» **TASK INSTRUCTIONS**
In the listing below, find the line holding "obj.matrix_parent_inverse = Matrix.Identity(4)" and the line holding "scene = bpy.context.scene". Write out those two lines and all lines between, exactly, and nothing more.

» **SOURCE DATA**
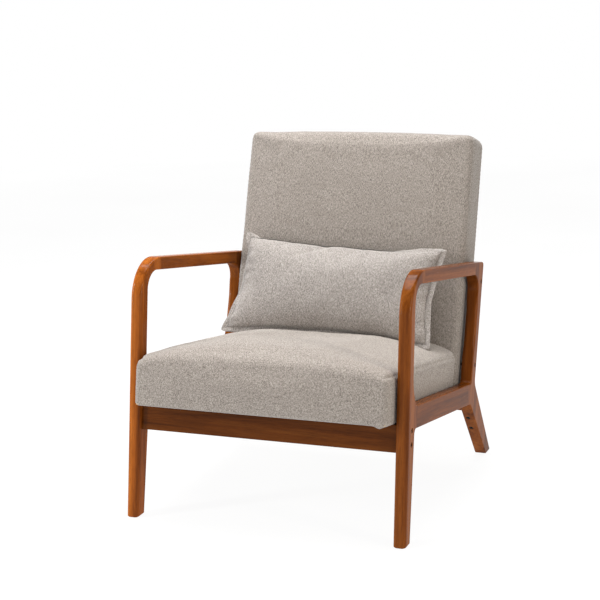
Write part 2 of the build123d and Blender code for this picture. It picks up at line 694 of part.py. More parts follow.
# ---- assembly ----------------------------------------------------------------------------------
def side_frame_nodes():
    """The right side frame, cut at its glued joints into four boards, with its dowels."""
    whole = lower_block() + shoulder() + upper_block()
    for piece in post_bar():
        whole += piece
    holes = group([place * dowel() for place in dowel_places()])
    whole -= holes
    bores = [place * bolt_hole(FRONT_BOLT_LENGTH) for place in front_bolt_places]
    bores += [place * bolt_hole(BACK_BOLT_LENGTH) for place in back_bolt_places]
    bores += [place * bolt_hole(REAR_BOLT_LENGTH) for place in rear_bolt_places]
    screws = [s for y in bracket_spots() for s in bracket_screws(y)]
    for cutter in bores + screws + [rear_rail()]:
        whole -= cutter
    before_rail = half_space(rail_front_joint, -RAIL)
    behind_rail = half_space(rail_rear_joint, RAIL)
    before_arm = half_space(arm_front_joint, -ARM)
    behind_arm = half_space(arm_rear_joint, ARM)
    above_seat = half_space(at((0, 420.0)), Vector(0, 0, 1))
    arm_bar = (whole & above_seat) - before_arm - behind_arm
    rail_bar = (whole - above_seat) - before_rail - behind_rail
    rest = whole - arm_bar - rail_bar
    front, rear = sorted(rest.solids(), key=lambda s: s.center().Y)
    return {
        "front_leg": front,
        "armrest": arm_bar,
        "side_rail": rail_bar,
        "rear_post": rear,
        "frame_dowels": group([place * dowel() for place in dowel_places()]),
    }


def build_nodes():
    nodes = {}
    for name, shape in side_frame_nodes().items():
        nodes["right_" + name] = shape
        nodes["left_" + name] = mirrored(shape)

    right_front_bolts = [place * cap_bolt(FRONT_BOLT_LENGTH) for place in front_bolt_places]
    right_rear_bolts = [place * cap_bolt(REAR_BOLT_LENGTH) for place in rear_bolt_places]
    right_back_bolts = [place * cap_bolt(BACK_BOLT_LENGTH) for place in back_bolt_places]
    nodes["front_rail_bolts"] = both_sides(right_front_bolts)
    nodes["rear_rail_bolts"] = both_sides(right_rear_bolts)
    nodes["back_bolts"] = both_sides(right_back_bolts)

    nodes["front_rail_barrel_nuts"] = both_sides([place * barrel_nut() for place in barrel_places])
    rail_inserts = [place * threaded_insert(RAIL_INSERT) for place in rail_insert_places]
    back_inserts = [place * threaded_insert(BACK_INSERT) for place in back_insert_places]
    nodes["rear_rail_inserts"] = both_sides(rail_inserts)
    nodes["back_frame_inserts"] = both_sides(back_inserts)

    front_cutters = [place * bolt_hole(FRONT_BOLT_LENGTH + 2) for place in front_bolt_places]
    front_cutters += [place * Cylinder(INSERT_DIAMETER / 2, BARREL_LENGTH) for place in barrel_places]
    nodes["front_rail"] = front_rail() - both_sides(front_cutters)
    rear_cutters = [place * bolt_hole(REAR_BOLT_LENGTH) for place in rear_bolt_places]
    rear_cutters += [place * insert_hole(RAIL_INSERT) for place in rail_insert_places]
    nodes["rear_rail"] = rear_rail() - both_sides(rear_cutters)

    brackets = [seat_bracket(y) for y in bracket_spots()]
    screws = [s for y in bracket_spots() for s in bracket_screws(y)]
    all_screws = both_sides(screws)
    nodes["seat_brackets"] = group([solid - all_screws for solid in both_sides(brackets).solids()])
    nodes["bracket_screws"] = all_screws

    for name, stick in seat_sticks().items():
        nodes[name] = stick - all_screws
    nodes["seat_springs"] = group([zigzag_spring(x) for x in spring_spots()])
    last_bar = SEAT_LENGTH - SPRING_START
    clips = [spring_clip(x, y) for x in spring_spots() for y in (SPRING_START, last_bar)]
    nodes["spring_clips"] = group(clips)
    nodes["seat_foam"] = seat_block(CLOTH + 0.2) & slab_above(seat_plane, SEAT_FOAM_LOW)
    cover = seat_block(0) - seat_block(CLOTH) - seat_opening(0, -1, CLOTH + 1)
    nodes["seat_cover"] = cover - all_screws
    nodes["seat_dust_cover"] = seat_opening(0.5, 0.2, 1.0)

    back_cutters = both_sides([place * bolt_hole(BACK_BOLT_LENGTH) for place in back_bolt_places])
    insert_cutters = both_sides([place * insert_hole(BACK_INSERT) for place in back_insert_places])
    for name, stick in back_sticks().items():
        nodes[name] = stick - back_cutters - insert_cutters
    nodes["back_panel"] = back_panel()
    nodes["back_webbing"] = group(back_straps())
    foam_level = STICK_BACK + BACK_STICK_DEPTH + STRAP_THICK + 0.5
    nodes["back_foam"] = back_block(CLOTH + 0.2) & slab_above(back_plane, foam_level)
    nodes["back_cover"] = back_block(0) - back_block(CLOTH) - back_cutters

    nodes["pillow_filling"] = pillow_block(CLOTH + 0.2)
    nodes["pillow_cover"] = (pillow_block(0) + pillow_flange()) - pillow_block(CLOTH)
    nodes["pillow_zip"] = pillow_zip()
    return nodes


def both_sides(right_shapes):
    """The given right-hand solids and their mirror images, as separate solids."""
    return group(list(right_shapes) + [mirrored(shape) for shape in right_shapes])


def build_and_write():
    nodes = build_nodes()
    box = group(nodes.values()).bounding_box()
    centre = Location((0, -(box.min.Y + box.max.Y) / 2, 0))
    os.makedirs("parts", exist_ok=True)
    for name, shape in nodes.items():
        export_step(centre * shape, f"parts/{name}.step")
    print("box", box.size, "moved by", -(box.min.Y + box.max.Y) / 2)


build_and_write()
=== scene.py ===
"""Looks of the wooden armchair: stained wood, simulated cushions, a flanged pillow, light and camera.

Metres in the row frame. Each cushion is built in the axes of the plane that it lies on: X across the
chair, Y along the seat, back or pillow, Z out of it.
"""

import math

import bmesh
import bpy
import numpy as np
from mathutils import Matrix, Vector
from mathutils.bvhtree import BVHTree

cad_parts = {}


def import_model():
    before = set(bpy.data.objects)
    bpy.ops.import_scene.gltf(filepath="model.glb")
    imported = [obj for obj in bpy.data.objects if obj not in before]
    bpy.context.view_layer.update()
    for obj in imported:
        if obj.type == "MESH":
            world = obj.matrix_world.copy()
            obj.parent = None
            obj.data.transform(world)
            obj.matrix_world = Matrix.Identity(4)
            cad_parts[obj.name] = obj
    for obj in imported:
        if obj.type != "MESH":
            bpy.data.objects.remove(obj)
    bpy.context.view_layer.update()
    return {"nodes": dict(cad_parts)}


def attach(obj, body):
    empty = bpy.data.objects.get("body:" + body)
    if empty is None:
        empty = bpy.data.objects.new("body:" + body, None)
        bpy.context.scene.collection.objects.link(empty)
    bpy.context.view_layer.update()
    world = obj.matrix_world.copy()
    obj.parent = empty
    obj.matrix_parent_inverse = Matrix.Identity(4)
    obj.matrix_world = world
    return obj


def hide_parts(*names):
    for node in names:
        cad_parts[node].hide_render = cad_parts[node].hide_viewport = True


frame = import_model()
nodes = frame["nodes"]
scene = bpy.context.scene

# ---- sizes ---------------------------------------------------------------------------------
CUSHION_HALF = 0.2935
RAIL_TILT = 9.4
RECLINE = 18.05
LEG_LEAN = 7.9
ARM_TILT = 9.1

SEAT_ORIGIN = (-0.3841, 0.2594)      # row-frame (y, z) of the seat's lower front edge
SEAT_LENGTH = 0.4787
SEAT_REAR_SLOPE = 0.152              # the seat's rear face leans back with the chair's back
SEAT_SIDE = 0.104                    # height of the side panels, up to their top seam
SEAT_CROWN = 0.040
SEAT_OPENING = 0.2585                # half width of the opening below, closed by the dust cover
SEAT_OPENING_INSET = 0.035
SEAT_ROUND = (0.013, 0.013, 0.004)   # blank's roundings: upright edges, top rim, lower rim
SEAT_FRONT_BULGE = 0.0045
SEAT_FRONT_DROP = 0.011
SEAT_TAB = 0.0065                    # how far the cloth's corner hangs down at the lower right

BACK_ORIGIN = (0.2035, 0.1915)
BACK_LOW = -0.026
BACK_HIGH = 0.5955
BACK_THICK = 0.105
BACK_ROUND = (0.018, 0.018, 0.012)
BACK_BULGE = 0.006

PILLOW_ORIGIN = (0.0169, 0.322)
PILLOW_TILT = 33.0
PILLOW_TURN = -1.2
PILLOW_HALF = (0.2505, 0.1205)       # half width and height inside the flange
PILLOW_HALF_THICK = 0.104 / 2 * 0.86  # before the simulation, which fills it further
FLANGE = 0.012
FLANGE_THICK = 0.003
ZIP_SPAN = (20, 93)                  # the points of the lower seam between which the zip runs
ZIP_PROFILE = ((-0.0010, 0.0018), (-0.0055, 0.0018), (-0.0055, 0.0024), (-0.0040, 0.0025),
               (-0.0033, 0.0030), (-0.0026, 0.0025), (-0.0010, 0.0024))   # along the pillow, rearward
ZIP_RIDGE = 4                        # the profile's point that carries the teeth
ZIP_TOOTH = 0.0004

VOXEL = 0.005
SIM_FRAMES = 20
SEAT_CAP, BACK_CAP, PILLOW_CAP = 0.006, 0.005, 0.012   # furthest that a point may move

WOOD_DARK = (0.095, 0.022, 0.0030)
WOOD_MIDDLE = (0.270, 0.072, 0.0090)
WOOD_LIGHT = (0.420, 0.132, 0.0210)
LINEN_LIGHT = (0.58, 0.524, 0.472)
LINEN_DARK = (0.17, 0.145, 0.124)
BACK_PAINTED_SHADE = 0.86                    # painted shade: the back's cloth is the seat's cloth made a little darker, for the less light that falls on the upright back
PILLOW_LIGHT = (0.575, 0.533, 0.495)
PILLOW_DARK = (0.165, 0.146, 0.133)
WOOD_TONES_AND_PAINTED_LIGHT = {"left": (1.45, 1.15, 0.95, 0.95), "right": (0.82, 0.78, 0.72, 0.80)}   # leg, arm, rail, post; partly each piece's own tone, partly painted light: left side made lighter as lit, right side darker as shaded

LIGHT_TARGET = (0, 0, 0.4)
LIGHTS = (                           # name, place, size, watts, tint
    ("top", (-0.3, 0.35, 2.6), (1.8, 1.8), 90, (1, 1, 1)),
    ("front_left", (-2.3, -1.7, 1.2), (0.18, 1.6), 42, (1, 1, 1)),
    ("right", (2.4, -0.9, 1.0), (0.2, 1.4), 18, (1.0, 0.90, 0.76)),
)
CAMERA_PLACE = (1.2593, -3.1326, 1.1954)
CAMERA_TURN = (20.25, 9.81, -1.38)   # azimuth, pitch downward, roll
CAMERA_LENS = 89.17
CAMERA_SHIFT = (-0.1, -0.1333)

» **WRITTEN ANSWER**
    obj.matrix_parent_inverse = Matrix.Identity(4)
    obj.matrix_world = world
    return obj


def hide_parts(*names):
    for node in names:
        cad_parts[node].hide_render = cad_parts[node].hide_viewport = True


frame = import_model()
nodes = frame["nodes"]
scene = bpy.context.scene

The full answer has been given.